Reproduce all of the material word for word.

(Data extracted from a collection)
/---

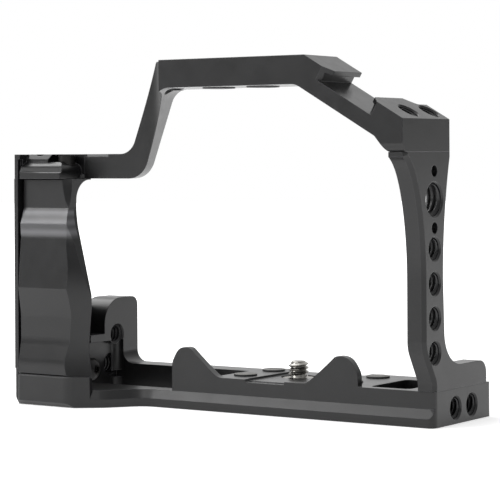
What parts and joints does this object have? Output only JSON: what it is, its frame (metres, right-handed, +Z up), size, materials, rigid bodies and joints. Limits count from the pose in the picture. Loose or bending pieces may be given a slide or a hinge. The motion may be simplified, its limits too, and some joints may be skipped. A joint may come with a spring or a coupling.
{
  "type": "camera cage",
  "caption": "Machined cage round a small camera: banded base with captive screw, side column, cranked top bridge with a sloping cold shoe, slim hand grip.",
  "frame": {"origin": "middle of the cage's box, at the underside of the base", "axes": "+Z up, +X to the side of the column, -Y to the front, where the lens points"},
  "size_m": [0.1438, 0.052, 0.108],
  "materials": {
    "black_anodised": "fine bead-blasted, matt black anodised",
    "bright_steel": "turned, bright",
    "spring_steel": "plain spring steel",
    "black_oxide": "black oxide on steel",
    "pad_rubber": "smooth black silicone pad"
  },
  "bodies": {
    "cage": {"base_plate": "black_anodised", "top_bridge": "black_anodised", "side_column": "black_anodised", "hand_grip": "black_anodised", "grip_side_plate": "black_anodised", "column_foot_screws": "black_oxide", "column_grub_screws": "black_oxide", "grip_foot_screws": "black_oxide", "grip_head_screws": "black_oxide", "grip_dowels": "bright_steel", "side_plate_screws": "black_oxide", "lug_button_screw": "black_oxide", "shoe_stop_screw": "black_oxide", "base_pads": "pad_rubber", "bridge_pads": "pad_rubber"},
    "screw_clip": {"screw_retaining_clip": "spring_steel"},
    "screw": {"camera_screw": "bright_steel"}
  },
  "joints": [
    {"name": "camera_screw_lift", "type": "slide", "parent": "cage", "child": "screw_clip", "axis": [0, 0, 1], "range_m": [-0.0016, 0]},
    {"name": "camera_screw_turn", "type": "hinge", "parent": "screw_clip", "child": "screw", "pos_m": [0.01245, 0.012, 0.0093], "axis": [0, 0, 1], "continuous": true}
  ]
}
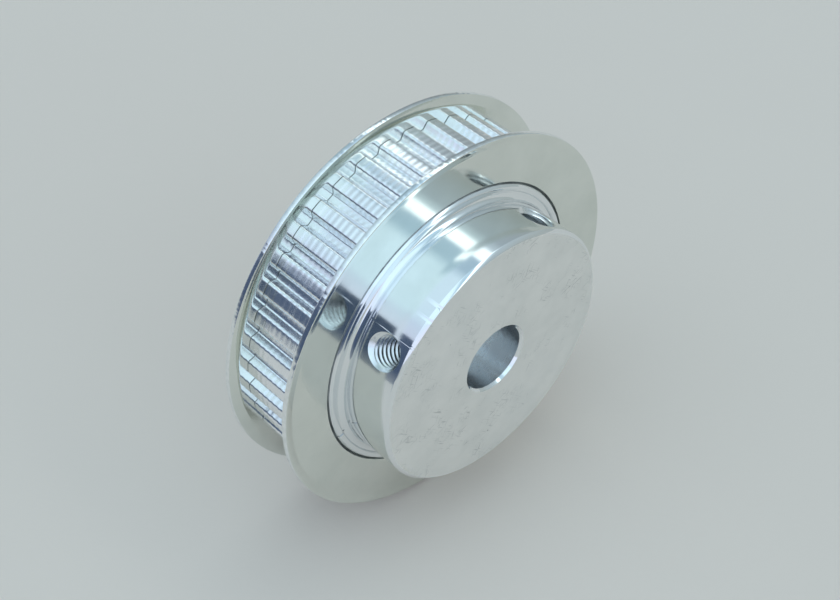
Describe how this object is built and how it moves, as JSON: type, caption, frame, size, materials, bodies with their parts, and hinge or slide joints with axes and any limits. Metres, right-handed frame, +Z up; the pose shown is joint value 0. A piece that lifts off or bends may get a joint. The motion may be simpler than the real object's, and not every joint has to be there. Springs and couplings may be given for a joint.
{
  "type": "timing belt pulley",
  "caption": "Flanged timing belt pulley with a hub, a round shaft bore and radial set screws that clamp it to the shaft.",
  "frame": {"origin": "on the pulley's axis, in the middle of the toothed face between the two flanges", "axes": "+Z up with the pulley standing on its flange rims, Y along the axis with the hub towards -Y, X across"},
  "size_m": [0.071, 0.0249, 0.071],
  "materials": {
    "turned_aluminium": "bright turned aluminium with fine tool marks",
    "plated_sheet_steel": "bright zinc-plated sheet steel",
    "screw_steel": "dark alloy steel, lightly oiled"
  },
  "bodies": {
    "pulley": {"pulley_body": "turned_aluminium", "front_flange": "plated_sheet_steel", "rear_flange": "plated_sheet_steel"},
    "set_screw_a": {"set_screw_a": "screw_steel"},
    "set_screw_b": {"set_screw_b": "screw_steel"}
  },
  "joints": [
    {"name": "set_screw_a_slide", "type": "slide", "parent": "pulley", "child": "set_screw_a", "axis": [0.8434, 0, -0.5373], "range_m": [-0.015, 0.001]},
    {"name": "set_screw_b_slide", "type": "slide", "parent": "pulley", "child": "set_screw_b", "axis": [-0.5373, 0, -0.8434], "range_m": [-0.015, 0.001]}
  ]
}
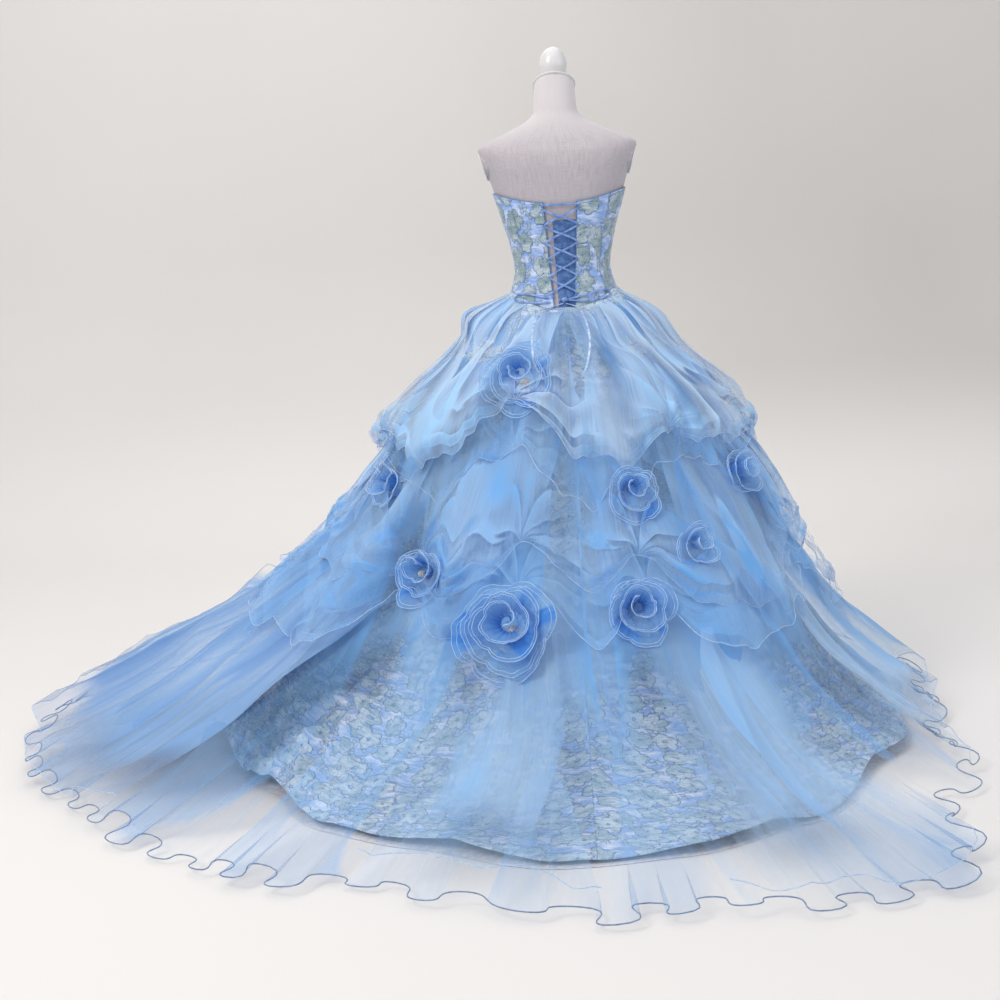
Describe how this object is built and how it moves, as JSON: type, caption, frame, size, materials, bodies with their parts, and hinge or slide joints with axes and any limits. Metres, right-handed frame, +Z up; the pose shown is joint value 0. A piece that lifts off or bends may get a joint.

\---

→ The completed task
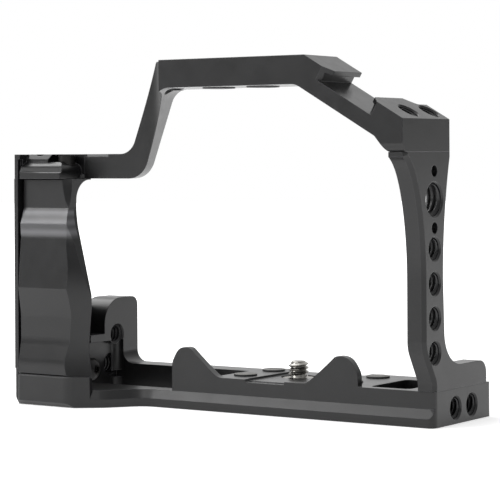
What parts and joints does this object have? Output only JSON: what it is, its frame (metres, right-handed, +Z up), size, materials, rigid bodies and joints. Limits count from the pose in the picture. Loose or bending pieces may be given a slide or a hinge. The motion may be simplified, its limits too, and some joints may be skipped. A joint may come with a spring or a coupling.
{
  "type": "camera cage",
  "caption": "Machined cage round a small camera: banded base with captive screw, side column, cranked top bridge with a sloping cold shoe, slim hand grip.",
  "frame": {"origin": "middle of the cage's box, at the underside of the base", "axes": "+Z up, +X to the side of the column, -Y to the front, where the lens points"},
  "size_m": [0.1438, 0.052, 0.108],
  "materials": {
    "black_anodised": "fine bead-blasted, matt black anodised",
    "bright_steel": "turned, bright",
    "spring_steel": "plain spring steel",
    "black_oxide": "black oxide on steel",
    "pad_rubber": "smooth black silicone pad"
  },
  "bodies": {
    "cage": {"base_plate": "black_anodised", "top_bridge": "black_anodised", "side_column": "black_anodised", "hand_grip": "black_anodised", "grip_side_plate": "black_anodised", "column_foot_screws": "black_oxide", "column_grub_screws": "black_oxide", "grip_foot_screws": "black_oxide", "grip_head_screws": "black_oxide", "grip_dowels": "bright_steel", "side_plate_screws": "black_oxide", "lug_button_screw": "black_oxide", "shoe_stop_screw": "black_oxide", "base_pads": "pad_rubber", "bridge_pads": "pad_rubber"},
    "screw_clip": {"screw_retaining_clip": "spring_steel"},
    "screw": {"camera_screw": "bright_steel"}
  },
  "joints": [
    {"name": "camera_screw_lift", "type": "slide", "parent": "cage", "child": "screw_clip", "axis": [0, 0, 1], "range_m": [-0.0016, 0]},
    {"name": "camera_screw_turn", "type": "hinge", "parent": "screw_clip", "child": "screw", "pos_m": [0.01245, 0.012, 0.0093], "axis": [0, 0, 1], "continuous": true}
  ]
}
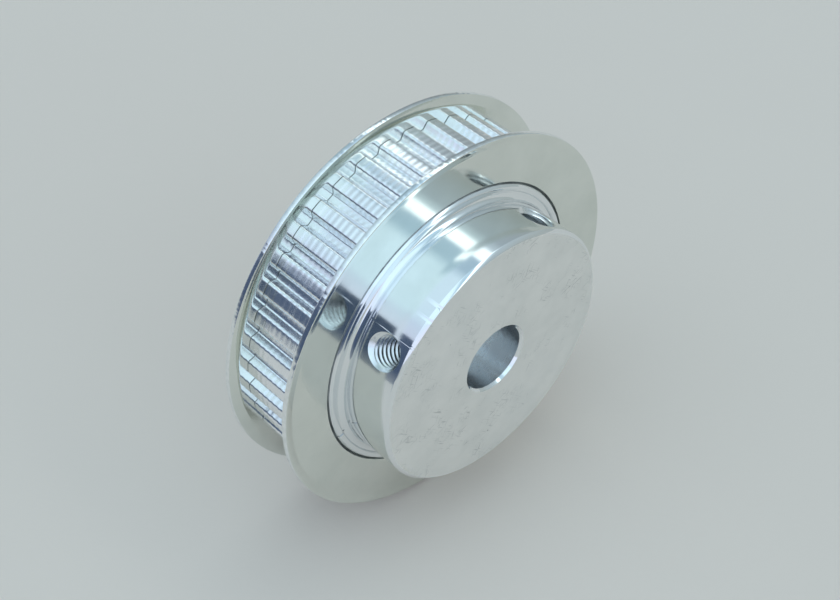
Describe how this object is built and how it moves, as JSON: type, caption, frame, size, materials, bodies with their parts, and hinge or slide joints with axes and any limits. Metres, right-handed frame, +Z up; the pose shown is joint value 0. A piece that lifts off or bends may get a joint. The motion may be simpler than the real object's, and not every joint has to be there. Springs and couplings may be given for a joint.
{
  "type": "timing belt pulley",
  "caption": "Flanged timing belt pulley with a hub, a round shaft bore and radial set screws that clamp it to the shaft.",
  "frame": {"origin": "on the pulley's axis, in the middle of the toothed face between the two flanges", "axes": "+Z up with the pulley standing on its flange rims, Y along the axis with the hub towards -Y, X across"},
  "size_m": [0.071, 0.0249, 0.071],
  "materials": {
    "turned_aluminium": "bright turned aluminium with fine tool marks",
    "plated_sheet_steel": "bright zinc-plated sheet steel",
    "screw_steel": "dark alloy steel, lightly oiled"
  },
  "bodies": {
    "pulley": {"pulley_body": "turned_aluminium", "front_flange": "plated_sheet_steel", "rear_flange": "plated_sheet_steel"},
    "set_screw_a": {"set_screw_a": "screw_steel"},
    "set_screw_b": {"set_screw_b": "screw_steel"}
  },
  "joints": [
    {"name": "set_screw_a_slide", "type": "slide", "parent": "pulley", "child": "set_screw_a", "axis": [0.8434, 0, -0.5373], "range_m": [-0.015, 0.001]},
    {"name": "set_screw_b_slide", "type": "slide", "parent": "pulley", "child": "set_screw_b", "axis": [-0.5373, 0, -0.8434], "range_m": [-0.015, 0.001]}
  ]
}
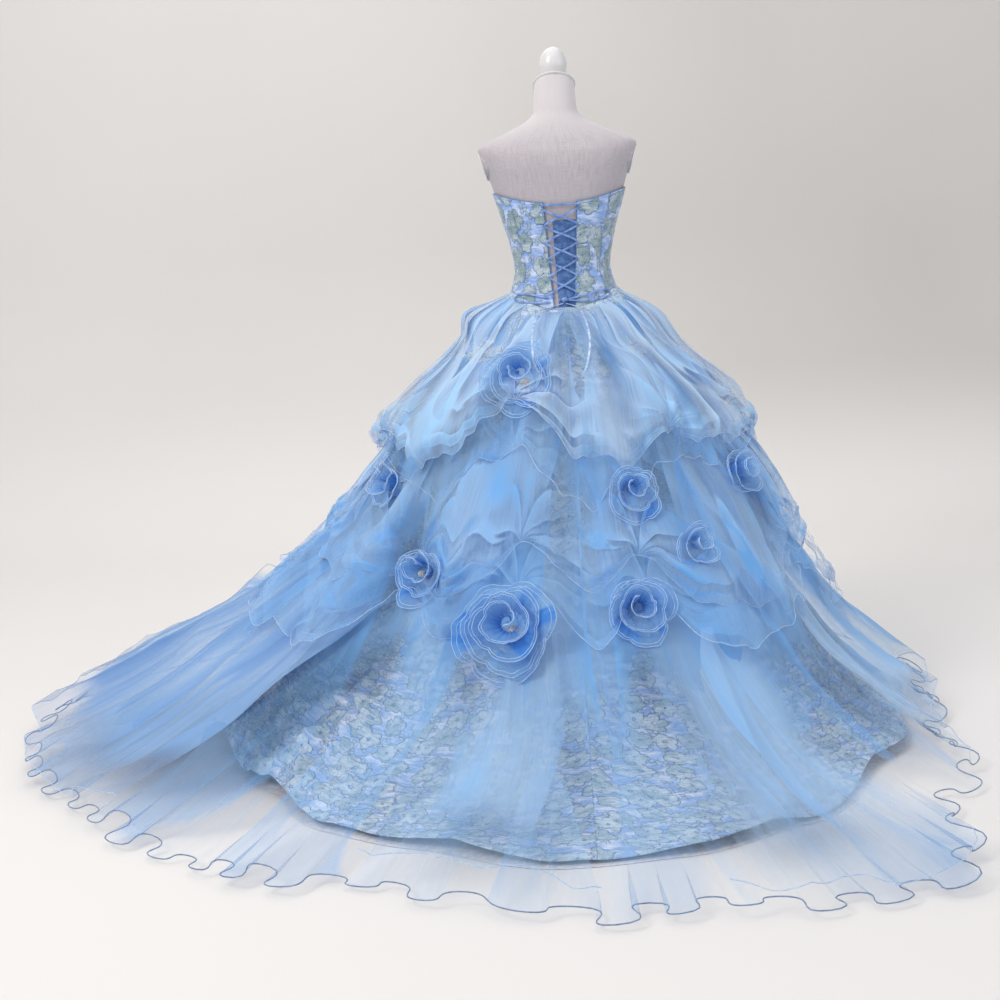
Describe how this object is built and how it moves, as JSON: type, caption, frame, size, materials, bodies with their parts, and hinge or slide joints with axes and any limits. Metres, right-handed frame, +Z up; the pose shown is joint value 0. A piece that lifts off or bends may get a joint.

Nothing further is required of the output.